The field of economics is fundamentally incapable of delivering the kind of insights and wisdom that some of its practitioners, as well as members of the public, believe it can. When economic delusions take hold, none of us may be able to tell that we’re being swept up in them.
I would argue this is only a half-truth at best. When we're talking about price bubbles & "what people will pay" for something, we've moved into territory shared by finance as well as economics. And in finance, there are two schools of thought - valuation based on trends (eg. technical analysis, in stock terms) and valuation based on fundamentals. Someone caught up in the housing bubble would have been using the former school of thought, thinking "the price is going up, that means the price will KEEP going up!" In reality the opposite is true - investment risk increases as price increases. Admittedly, homes are not stocks, but I strongly feel we can apple some of the same rules for market behavior to them. Fundamental analysis, pioneered by investors like Benjamin Graham and Warren Buffett, offers a different take.
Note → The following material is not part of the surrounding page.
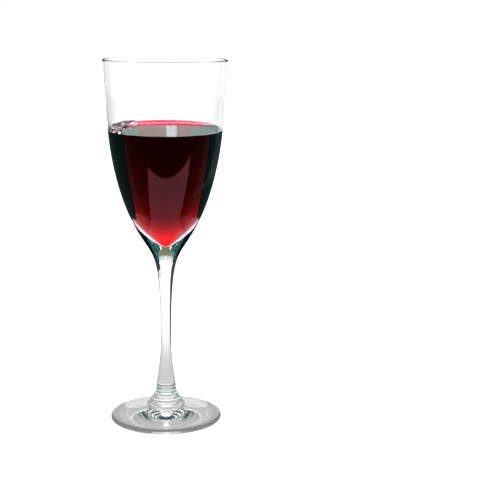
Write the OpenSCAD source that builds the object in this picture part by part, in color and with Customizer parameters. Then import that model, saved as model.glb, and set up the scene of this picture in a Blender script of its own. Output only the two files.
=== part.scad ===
// A stemmed wine glass, three quarters full of red wine.
// +Z points up, and the origin is the centre of the foot on the surface that the glass stands on.
// Both pieces are turned about the Z axis from one outline each, and they share the inner wall.

/* [Overall] */
// Height of the glass, from the surface it stands on to the rim
glass_h = 225; // [185:0.5:272]
// Outside diameter of the rim, which is the widest place of the bowl
rim_d = 76; // [63:0.5:92]
// Outside diameter of the foot
foot_d = 69.6; // [57:0.1:84]

/* [Bowl] */
// Height of the bowl's outside, from its root on the stem to the rim
bowl_h = 106.8; // [88:0.1:130]
// Outside diameter of the bowl's root, where it turns into the stem
root_d = 32.6; // [28:0.1:39]
// Lean of the outside at the root, in degrees from upright
root_lean = 31; // [25:0.5:37]
// Lean of the wall at the rim, in degrees from upright
rim_lean = 2.9; // [0:0.1:6]
// Reach of the rim's upright line down the bowl, where its curve begins
rim_reach = 31.6; // [26:0.1:38]
// Reach of the root's slanted line up the bowl, where its curve ends
belly_reach = 37; // [30:0.5:45]
// Thickness of the wall at the rim
rim_wall = 1.2; // [0.9:0.1:1.6]
// Thickness of the wall where the inside starts to taper to its floor
low_wall = 1.8; // [1.5:0.1:2.2]
// Height above the root at which the inside starts to taper to its floor
taper_rise = 36.8; // [30:0.1:45]
// Reach of the inside's slanted line up the wall, above the taper
wall_reach = 27; // [22:0.5:33]
// Reach of the inside's slanted line down into the taper
taper_reach = 16.5; // [13:0.1:20]
// Depth of the inside's lowest point below the root
floor_drop = 4.8; // [3.5:0.1:6]
// Reach of the level floor out from the inside's lowest point
floor_reach = 3; // [2.4:0.1:3.6]

/* [Stem] */
// Diameter of the stem at its thinnest place
waist_d = 6.5; // [5.4:0.1:7.8]
// Height of the thinnest place above the surface
waist_z = 50; // [41:0.5:60]
// Reach of the root's slanted line down into the stem
neck_reach = 17.8; // [14:0.1:21]
// Reach of the thinnest place's upright line up the stem
stem_reach = 56; // [46:0.5:62]
// Diameter of the stem where it stands on the rings
stem_end_d = 12.6; // [10.5:0.1:12.8]

/* [Rings] */
// Number of turned rings between the stem and the foot
ring_count = 4; // [2:1:5]
// Diameter of the top ring
ring_top_d = 12.8; // [12.4:0.1:15.3]
// Diameter of the lowest ring, the bell that stands on the foot
ring_low_d = 23.8; // [20:0.1:28]
// Height of each ring
ring_h = 3.1; // [2.6:0.1:3.7]
// Depth of each ring's rounded edge, from its widest line in to its groove
groove_depth = 1; // [0.8:0.05:1.2]

/* [Foot] */
// Thickness of the foot at its edge
edge_t = 3; // [2.5:0.1:3.6]
// Height of the foot's top where the lowest ring stands on it
foot_rise = 7.2; // [6:0.1:8.6]
// Height of the hollow under the middle of the foot
foot_hollow = 1.5; // [1.2:0.1:1.8]
// Width of the flat band that the glass stands on
rest_w = 4; // [3:0.1:5]

/* [Wine] */
// Depth of the wine's level surface below the rim
fill_drop = 42.4; // [35:0.1:52]
// Height that the wine climbs up the wall at its edge
climb_h = 2.6; // [2:0.1:3.5]
// Distance from the wall over which the climb falls to about a third
climb_w = 1.9; // [1.5:0.1:2.8]

/* [Hidden] */
$fn = 128;
wall_steps = 12;
round_steps = 14;
climb_steps = 7;
arc_steps = 8;
foot_steps = 8;
search_steps = 40;
// Number of climb widths at which the surface is level again
climb_run = 4;
// How strongly the points of the surface crowd towards the wall
climb_crowd = 1.6;
// How quickly the rings widen towards the foot, where 1 is evenly
ring_spread = 1.1;

root_z = glass_h - bowl_h;
floor_z = root_z - floor_drop;
level_z = glass_h - fill_drop;
contact_z = level_z + climb_h;
rings_z = foot_rise + ring_count * ring_h;
lip_r = rim_wall / 2;
lip_z = glass_h - lip_r;

function cubic(p, t) =
    pow(1 - t, 3) * p[0] + 3 * pow(1 - t, 2) * t * p[1] + 3 * (1 - t) * t * t * p[2] + pow(t, 3) * p[3];
function cubic_slope(p, t) =
    pow(1 - t, 2) * (p[1] - p[0]) + 2 * (1 - t) * t * (p[2] - p[1]) + t * t * (p[3] - p[2]);
function run(p, from, to, steps) = [for (i = [0:steps]) cubic(p, from + (to - from) * i / steps)];
function tail(list) = [for (i = [1:len(list) - 1]) list[i]];
function arc(centre, r, from, to) =
    [for (i = [0:arc_steps])
        let (a = from + (to - from) * i / arc_steps)
        centre + r * [cos(a), sin(a)]];

// Place on a curve that falls from its start to its end, found by halving
function place_at(p, z, lo = 0, hi = 1, left = search_steps) =
    let (mid = (lo + hi) / 2)
    left == 0 ? mid :
    cubic(p, mid)[1] > z ? place_at(p, z, mid, hi, left - 1) : place_at(p, z, lo, mid, left - 1);

// Unit direction of an outline that leans outwards as it goes up
function leaning(angle) = [sin(angle), cos(angle)];

// Outside of the bowl and the stem, as curves from the top down
root = [root_d / 2, root_z];
waist = [waist_d / 2, waist_z];
bowl_out = [
    [rim_d / 2, lip_z],
    [rim_d / 2, lip_z] - rim_reach * leaning(rim_lean),
    root + belly_reach * leaning(root_lean),
    root
];
stem_up = [
    root,
    root - neck_reach * leaning(root_lean),
    waist + [0, stem_reach],
    waist
];
stem_low = [
    waist,
    waist - [0, (waist_z - rings_z) / 3],
    [stem_end_d / 2 - (stem_end_d - waist_d) / 5, rings_z + (waist_z - rings_z) / 3],
    [stem_end_d / 2, rings_z]
];

// Inside of the bowl: the wall, then the taper to the floor, with one direction where they meet
join_t = place_at(bowl_out, root_z + taper_rise);
join_dir = -cubic_slope(bowl_out, join_t) / norm(cubic_slope(bowl_out, join_t));
join = cubic(bowl_out, join_t) + low_wall * [-join_dir[1], join_dir[0]];
wall_in = [
    [rim_d / 2 - rim_wall, lip_z],
    [rim_d / 2 - rim_wall, lip_z] - rim_reach * leaning(rim_lean),
    join + wall_reach * join_dir,
    join
];
floor_in = [
    join,
    join - taper_reach * join_dir,
    [floor_reach, floor_z],
    [0, floor_z]
];
contact_t = place_at(wall_in, contact_z);
dry_wall = run(wall_in, 0, contact_t, wall_steps);
wet_wall = concat(run(wall_in, contact_t, 1, wall_steps), tail(run(floor_in, 0, 1, round_steps)));

// The wine's surface, from its edge on the wall to the middle
edge_r = wet_wall[0][0];
function climb_at(x) =
    (exp(-x / climb_w) - exp(-climb_run)) / (1 - exp(-climb_run));
surface = [for (i = [1:climb_steps])
    let (x = climb_run * climb_w * pow(i / climb_steps, climb_crowd))
    [edge_r - x, level_z + climb_h * climb_at(x)]];

function ring_r(i) =
    ring_top_d / 2 + (ring_low_d - ring_top_d) / 2 * pow(i / (ring_count - 1), ring_spread);

// One ring's rounded edge, counted from the top one: an arc as deep as the groove and as high as the ring
bead_r = groove_depth / 2 + ring_h * ring_h / (8 * groove_depth);
bead_turn = asin(ring_h / 2 / bead_r);
function ring_edge(i) =
    arc([ring_r(i) - bead_r, rings_z - (i + 0.5) * ring_h], bead_r, bead_turn, -bead_turn);

// Top of the foot, from the groove under the lowest ring to the rounded edge
foot_r = foot_d / 2;
edge_r_out = edge_t / 2;
foot_top = [
    [ring_r(ring_count - 1) - groove_depth, foot_rise],
    [foot_r * 0.45, foot_rise * 0.72],
    [foot_r * 0.7, edge_t * 1.15],
    [foot_r - edge_r_out, edge_t]
];
rest_r = foot_r - edge_r_out;
hollow = [
    [rest_r - rest_w, 0],
    [(rest_r - rest_w) * 0.8, foot_hollow * 0.2],
    [(rest_r - rest_w) * 0.4, foot_hollow],
    [0, foot_hollow]
];

glass_outline = concat(
    [[0, floor_z]],
    [for (i = [len(wet_wall) - 2:-1:0]) wet_wall[i]],
    [for (i = [len(dry_wall) - 2:-1:0]) dry_wall[i]],
    tail(arc([rim_d / 2 - lip_r, lip_z], lip_r, 180, 0)),
    tail(run(bowl_out, 0, 1, 2 * wall_steps)),
    tail(run(stem_up, 0, 1, round_steps)),
    tail(run(stem_low, 0, 1, foot_steps)),
    [for (i = [0:ring_count - 1]) each ring_edge(i)],
    tail(run(foot_top, 0, 1, foot_steps)),
    tail(arc([rest_r, edge_r_out], edge_r_out, 90, -90)),
    run(hollow, 0, 1, foot_steps)
);

wine_outline = concat(wet_wall, [[0, level_z]], [for (i = [climb_steps:-1:1]) surface[i - 1]]);

module glass() {
    color([0.9, 0.94, 0.94, 0.35])
        rotate_extrude()
            polygon(glass_outline);
}

module wine() {
    color([0.35, 0.02, 0.05])
        rotate_extrude()
            polygon(wine_outline);
}

glass();
wine();
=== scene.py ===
import math

import bmesh
import bpy
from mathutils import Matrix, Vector


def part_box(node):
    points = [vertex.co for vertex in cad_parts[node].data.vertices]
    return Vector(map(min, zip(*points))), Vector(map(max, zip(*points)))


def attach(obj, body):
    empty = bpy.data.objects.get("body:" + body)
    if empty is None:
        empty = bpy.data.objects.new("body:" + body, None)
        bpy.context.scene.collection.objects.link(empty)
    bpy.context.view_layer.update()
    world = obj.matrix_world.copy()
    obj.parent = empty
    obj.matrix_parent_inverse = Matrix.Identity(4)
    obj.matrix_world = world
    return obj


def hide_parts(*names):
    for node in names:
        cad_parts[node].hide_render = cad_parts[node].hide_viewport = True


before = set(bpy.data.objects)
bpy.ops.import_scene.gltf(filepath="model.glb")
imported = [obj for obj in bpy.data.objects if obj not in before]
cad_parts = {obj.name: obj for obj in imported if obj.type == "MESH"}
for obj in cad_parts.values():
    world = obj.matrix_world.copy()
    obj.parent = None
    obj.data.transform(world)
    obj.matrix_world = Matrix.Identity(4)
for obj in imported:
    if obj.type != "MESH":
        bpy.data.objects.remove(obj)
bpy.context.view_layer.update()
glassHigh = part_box("glass")[1]
wineLow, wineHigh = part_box("wine")
mm = 0.001
millilitre = 1e-6
print("frame loaded:", sorted(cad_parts))


# Node building: a wire stands for one socket, and sums of wires add the nodes that do the maths.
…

The gist as it applies to home buying would be something like this: (1) Assess the value of the land on which the home is built, and the community the home resides in, (2) Assess the value of the craftsmanship that went into building the home, and the value of the components that comprise it, in order to (3) Decide if the price of the home accurately reflects all of the things that "make it up". If the market has undervalued the home, it is worthy of purchasing, as it can be sold for more in the future solely because of its inherent qualities, and not because of any herd-mentality that may grip the market at a given time.But a basic tenet of economics is that the value of an asset is whatever people will pay for it: It’s impossible to say an iPhone isn’t “worth” $300 until the day comes when nobody will buy it for that much.
He's right that the 'mass delusion' that housing prices would rise forever was crippling all across the board, but he's wrong to say that's the sole cause worth talking about. Not when emails were flying around Sachs and ML saying 'man, how long are these idiots going to buy this?" There exists literal proof that a lot of upper-echelon bankers, rating agency employees, etc. knew that the bubble was going to pop.